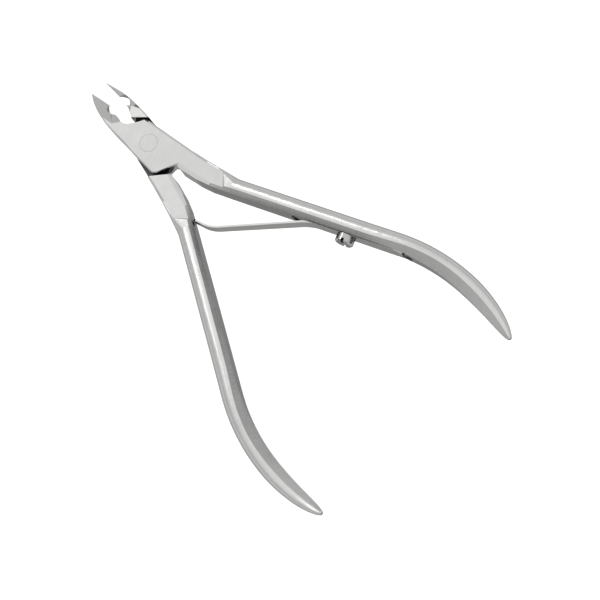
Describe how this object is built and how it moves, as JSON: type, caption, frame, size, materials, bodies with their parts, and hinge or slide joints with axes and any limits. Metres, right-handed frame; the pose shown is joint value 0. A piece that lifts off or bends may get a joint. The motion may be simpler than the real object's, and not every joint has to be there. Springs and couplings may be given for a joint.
{
  "type": "cuticle nipper",
  "caption": "Lap-joint nipper with short half-jaw cutting edges, curved palm handles and a leaf spring screwed inside one handle",
  "frame": {"origin": "on the pivot axis, at the ground back face of the lap joint", "axes": "+X runs from the pivot to the handles along the nipper's middle, +Y to the handle that carries the spring, +Z along the pivot axis out of the front face"},
  "size_m": [0.1136, 0.062, 0.0072],
  "materials": {
    "lever_steel": "satin, brushed crosswise on the handles and ground flat on the joint",
    "rivet_steel": "satin, ground flush with the joint",
    "spring_steel": "satin, brushed lengthwise",
    "screw_steel": "fine turned"
  },
  "bodies": {
    "front": {"front_lever": "lever_steel", "leaf_spring": "spring_steel", "spring_screw": "screw_steel"},
    "rear": {"rear_lever": "lever_steel", "pivot_rivet": "rivet_steel"}
  },
  "joints": [
    {"name": "jaw_hinge", "type": "hinge", "parent": "front", "child": "rear", "pos_m": [0, 0, 0], "axis": [0, 0, 1], "range_deg": [-2.5, 10.6], "stiffness_Nm_per_rad": 0.32, "deforming": ["leaf_spring"]}
  ]
}
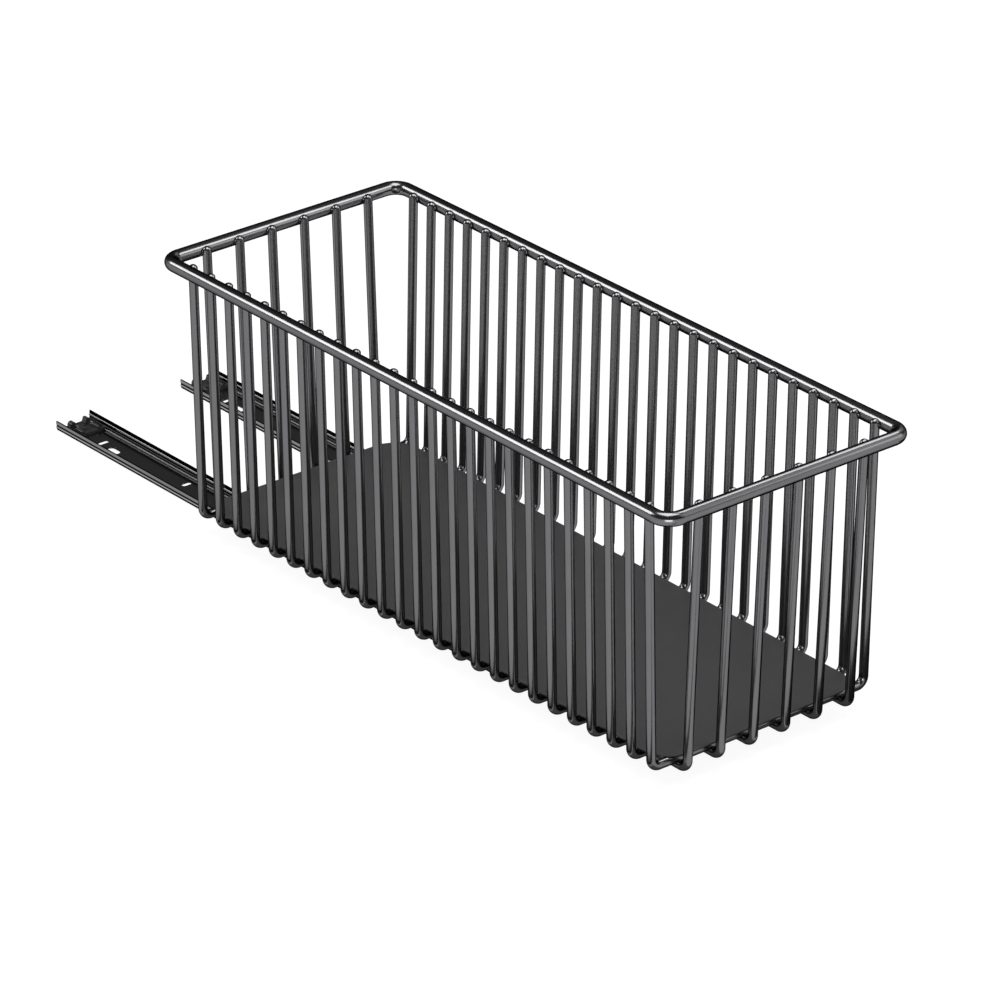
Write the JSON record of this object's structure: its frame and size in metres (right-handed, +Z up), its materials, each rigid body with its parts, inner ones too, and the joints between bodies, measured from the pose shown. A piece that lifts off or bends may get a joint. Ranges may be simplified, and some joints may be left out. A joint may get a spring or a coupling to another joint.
{
  "type": "pull-out cabinet basket",
  "caption": "Wire basket on two ball-bearing slides that pulls out of a kitchen cabinet.",
  "frame": {"origin": "middle of the footprint on the cabinet floor, with the basket 133 mm out", "axes": "+Z up, -Y the way the basket pulls out, +X to the right as seen from the front"},
  "size_m": [0.164, 0.543, 0.1597],
  "materials": {
    "wire_coating": "satin",
    "rim_coating": "satin",
    "plate_coating": "satin",
    "slide_steel": "satin",
    "bright_steel": "polished",
    "bumper_rubber": "matte"
  },
  "bodies": {
    "cabinet_rails": {"left_outer_channel": "slide_steel", "left_rear_bumper": "bumper_rubber", "left_bumper_rivet": "slide_steel", "right_outer_channel": "slide_steel", "right_rear_bumper": "bumper_rubber", "right_bumper_rivet": "slide_steel"},
    "basket": {"top_rim": "rim_coating", "floor_plate": "plate_coating", "side_wire_01": "wire_coating", "side_wire_02": "wire_coating", "side_wire_03": "wire_coating", "side_wire_04": "wire_coating", "side_wire_05": "wire_coating", "side_wire_06": "wire_coating", "side_wire_07": "wire_coating", "side_wire_08": "wire_coating", "side_wire_09": "wire_coating", "side_wire_10": "wire_coating", "side_wire_11": "wire_coating", "side_wire_12": "wire_coating", "side_wire_13": "wire_coating", "side_wire_14": "wire_coating", "side_wire_15": "wire_coating", "side_wire_16": "wire_coating", "side_wire_17": "wire_coating", "side_wire_18": "wire_coating", "side_wire_19": "wire_coating", "side_wire_20": "wire_coating", "side_wire_21": "wire_coating", "side_wire_22": "wire_coating", "side_wire_23": "wire_coating", "side_wire_24": "wire_coating", "side_wire_25": "wire_coating", "end_wire_1": "wire_coating", "end_wire_2": "wire_coating", "end_wire_3": "wire_coating", "end_wire_4": "wire_coating", "end_wire_5": "wire_coating", "end_wire_6": "wire_coating", "left_inner_channel": "slide_steel", "left_carrier": "wire_coating", "left_carrier_screws": "bright_steel", "right_inner_channel": "slide_steel", "right_carrier": "wire_coating", "right_carrier_screws": "bright_steel"},
    "left_cage": {"left_ball_cage": "bright_steel", "left_balls": "bright_steel"},
    "right_cage": {"right_ball_cage": "bright_steel", "right_balls": "bright_steel"}
  },
  "joints": [
    {"name": "basket_slide", "type": "slide", "parent": "cabinet_rails", "child": "basket", "axis": [0, -1, 0], "range_m": [-0.133, 0.037]},
    {"name": "left_cage_slide", "type": "slide", "parent": "cabinet_rails", "child": "left_cage", "axis": [0, -1, 0], "range_m": [-0.0665, 0.0185]},
    {"name": "right_cage_slide", "type": "slide", "parent": "cabinet_rails", "child": "right_cage", "axis": [0, -1, 0], "range_m": [-0.0665, 0.0185]}
  ],
  "couplings": [
    {"joint": "left_cage_slide", "follows": "basket_slide", "ratio": 0.5},
    {"joint": "right_cage_slide", "follows": "basket_slide", "ratio": 0.5}
  ]
}
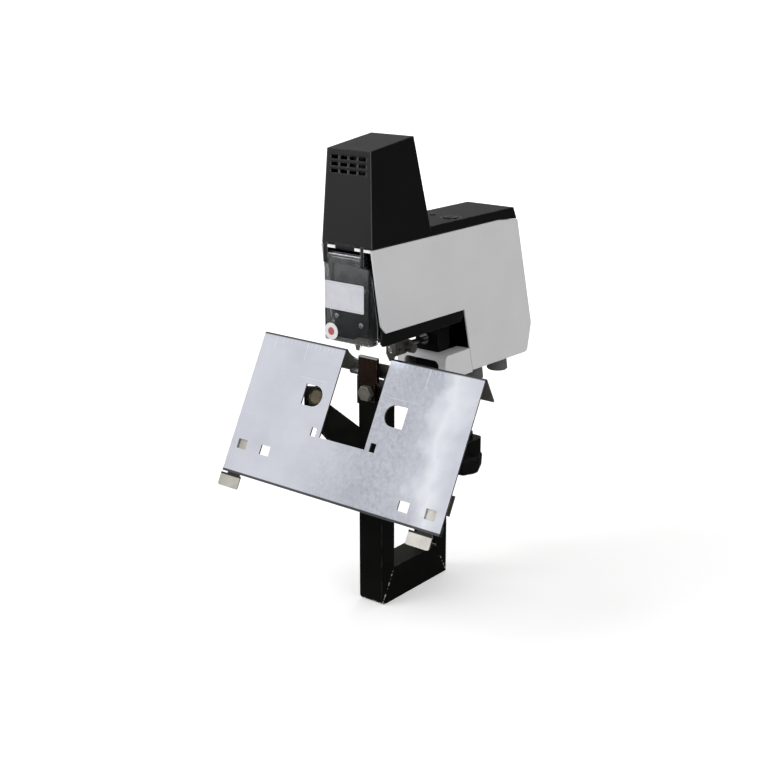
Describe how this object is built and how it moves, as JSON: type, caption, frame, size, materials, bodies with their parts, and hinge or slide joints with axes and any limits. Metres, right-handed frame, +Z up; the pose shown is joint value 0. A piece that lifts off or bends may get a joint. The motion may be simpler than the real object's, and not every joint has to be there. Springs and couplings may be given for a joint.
{
  "type": "electric stapler",
  "caption": "Electric stapler that clamps to a desk edge: steel U frame, saddle table that tilts flat, hinged stapling head in a grey casing with a black solenoid tower, clear finger guard.",
  "frame": {"origin": "in the plane of the desk top, under the four feet, on the axis of the desk clamp's screw", "axes": "+X to the right along the table's ridge, +Y from the stapling head back to the rear panel, +Z up"},
  "size_m": [0.2548, 0.29, 0.4318],
  "materials": {
    "black_paint": "semi-gloss black enamel",
    "cover_paint": "light grey satin paint",
    "black_plastic": "fine moulded texture",
    "plated_steel": "bright plated sheet",
    "dark_steel": "blued steel",
    "bright_steel": "turned or drawn",
    "nickel": "dull nickel plate",
    "rubber": "moulded",
    "clear_plastic": "clear",
    "coil": "lacquered winding",
    "board": "circuit board"
  },
  "bodies": {
    "frame": {"front_column": "black_paint", "bottom_bar": "black_paint", "rear_column": "black_paint", "clamp_arm": "black_paint", "anvil": "dark_steel", "anvil_bolt": "bright_steel", "table_hinge": "black_paint", "support_arm": "black_paint", "arm_dome_nut": "dark_steel", "chassis_left": "black_paint", "chassis_right": "black_paint", "column_bolt_upper": "bright_steel", "column_bolt_lower": "bright_steel", "spring_hanger": "bright_steel", "top_plate": "dark_steel", "pivot_pin": "bright_steel", "return_spring": "bright_steel", "solenoid_yoke": "dark_steel", "solenoid_coil": "coil", "control_board": "board", "side_cover_left": "cover_paint", "side_cover_right": "cover_paint", "top_cover": "black_plastic", "front_strip": "cover_paint", "lower_front_cover": "cover_paint", "base_plate": "black_paint", "foot_front_left": "rubber", "foot_rear_left": "rubber", "foot_front_right": "rubber", "foot_rear_right": "rubber", "rear_panel": "cover_paint", "mains_inlet": "black_plastic", "guard_pin": "bright_steel", "gauge_rod": "bright_steel"},
    "table": {"table_plate": "plated_steel", "stop_rail": "black_paint"},
    "left_stop_body": {"left_stop": "nickel"},
    "right_stop_body": {"right_stop": "nickel"},
    "guard_body": {"guard": "clear_plastic"},
    "head": {"head_arm_left": "dark_steel", "head_arm_right": "dark_steel", "head_bridge": "dark_steel", "head_block": "black_paint", "head_front_plate": "black_plastic", "nose_piece": "dark_steel", "magazine": "bright_steel", "staple_strip": "bright_steel"},
    "driver": {"crosshead": "dark_steel", "crosshead_pin": "bright_steel", "driver_blade": "bright_steel"},
    "pusher_body": {"pusher": "black_plastic"},
    "plunger_body": {"plunger": "bright_steel"},
    "gauge": {"back_gauge": "nickel", "gauge_block": "bright_steel"},
    "gauge_screw_body": {"gauge_screw": "bright_steel"},
    "clamp_pad_body": {"clamp_pad": "bright_steel"},
    "clamp_screw_body": {"clamp_screw": "bright_steel", "clamp_knob": "black_plastic"},
    "rocker_body": {"rocker": "black_plastic"},
    "dial": {"force_dial": "black_plastic"}
  },
  "joints": [
    {"name": "head_swing", "type": "hinge", "parent": "frame", "child": "head", "pos_m": [0, 0.003, 0.068], "axis": [1, 0, 0], "range_deg": [0, 4.66], "stiffness_Nm_per_rad": 4.5, "springref_deg": -20.05, "deforming": ["return_spring"]},
    {"name": "driver_stroke", "type": "slide", "parent": "head", "child": "driver", "axis": [0, 0, -1], "range_m": [0, 0.0114]},
    {"name": "plunger_stroke", "type": "slide", "parent": "frame", "child": "plunger_body", "axis": [0, 0, -1], "range_m": [0, 0.02435]},
    {"name": "pusher_slide", "type": "slide", "parent": "head", "child": "pusher_body", "axis": [0, 1, 0], "range_m": [0, 0.04], "stiffness_N_per_m": 20, "springref_m": -0.05},
    {"name": "guard_swing", "type": "hinge", "parent": "frame", "child": "guard_body", "pos_m": [0, -0.1753, 0.1435], "axis": [-1, 0, 0], "range_deg": [0, 95]},
    {"name": "table_tilt", "type": "hinge", "parent": "frame", "child": "table", "pos_m": [0, -0.1405, 0.0305], "axis": [1, 0, 0], "range_deg": [-62.3, 0]},
    {"name": "left_stop_slide", "type": "slide", "parent": "table", "child": "left_stop_body", "axis": [1, 0, 0], "range_m": [0, 0.05]},
    {"name": "right_stop_slide", "type": "slide", "parent": "table", "child": "right_stop_body", "axis": [-1, 0, 0], "range_m": [0, 0.05]},
    {"name": "gauge_slide", "type": "slide", "parent": "frame", "child": "gauge", "axis": [0, 1, 0], "range_m": [0, 0.022]},
    {"name": "gauge_screw_turn", "type": "hinge", "parent": "gauge", "child": "gauge_screw_body", "pos_m": [0.0055, -0.09833, 0.048], "axis": [1, 0, 0], "range_deg": [0, 360]},
    {"name": "clamp_pad_slide", "type": "slide", "parent": "frame", "child": "clamp_pad_body", "axis": [0, 0, -1], "range_m": [0, 0.038]},
    {"name": "clamp_knob_turn", "type": "hinge", "parent": "clamp_pad_body", "child": "clamp_screw_body", "pos_m": [0, 0, -0.0839], "axis": [0, 0, -1], "range_deg": [0, 7818]},
    {"name": "rocker_tilt", "type": "hinge", "parent": "frame", "child": "rocker_body", "pos_m": [0, 0.05434, 0.10056], "axis": [1, 0, 0], "range_deg": [0, 14.7]},
    {"name": "dial_turn", "type": "hinge", "parent": "frame", "child": "dial", "pos_m": [0.014, -0.046, 0.1605], "axis": [0, 0, 1], "range_deg": [0, 270]}
  ],
  "couplings": [
    {"joint": "driver_stroke", "follows": "head_swing", "m_per_rad": 0.14},
    {"joint": "plunger_stroke", "follows": "head_swing", "m_per_rad": 0.299},
    {"joint": "clamp_knob_turn", "follows": "clamp_pad_slide", "rad_per_m": 3590.4}
  ]
}
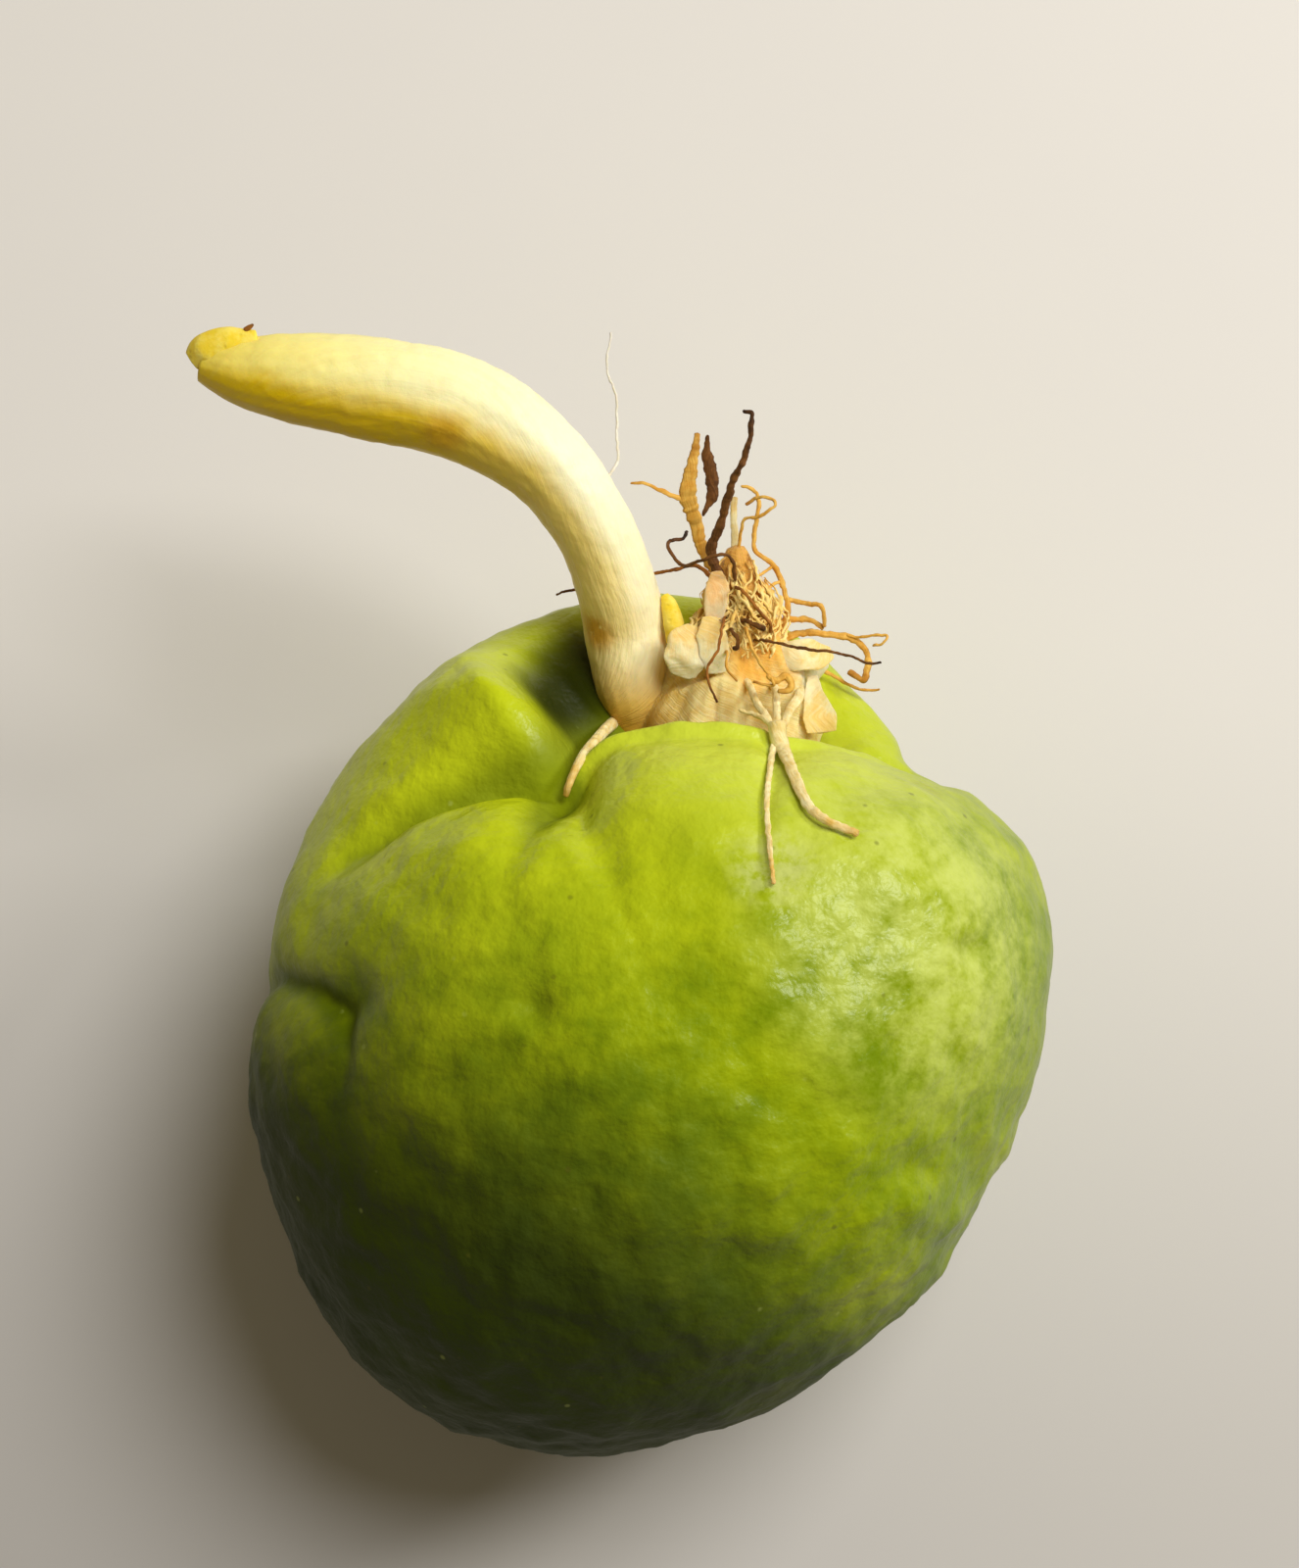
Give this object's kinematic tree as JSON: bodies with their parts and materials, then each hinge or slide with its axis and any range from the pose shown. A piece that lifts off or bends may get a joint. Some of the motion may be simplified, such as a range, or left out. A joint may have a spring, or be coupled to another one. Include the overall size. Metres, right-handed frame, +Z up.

> The task: Select every line in the material above where the string "Describe" occurs, and copy it.

> In response:
Describe how this object is built and how it moves, as JSON: type, caption, frame, size, materials, bodies with their parts, and hinge or slide joints with axes and any limits. Metres, right-handed frame; the pose shown is joint value 0. A piece that lifts off or bends may get a joint. The motion may be simpler than the real object's, and not every joint has to be there. Springs and couplings may be given for a joint.
Describe how this object is built and how it moves, as JSON: type, caption, frame, size, materials, bodies with their parts, and hinge or slide joints with axes and any limits. Metres, right-handed frame, +Z up; the pose shown is joint value 0. A piece that lifts off or bends may get a joint. The motion may be simpler than the real object's, and not every joint has to be there. Springs and couplings may be given for a joint.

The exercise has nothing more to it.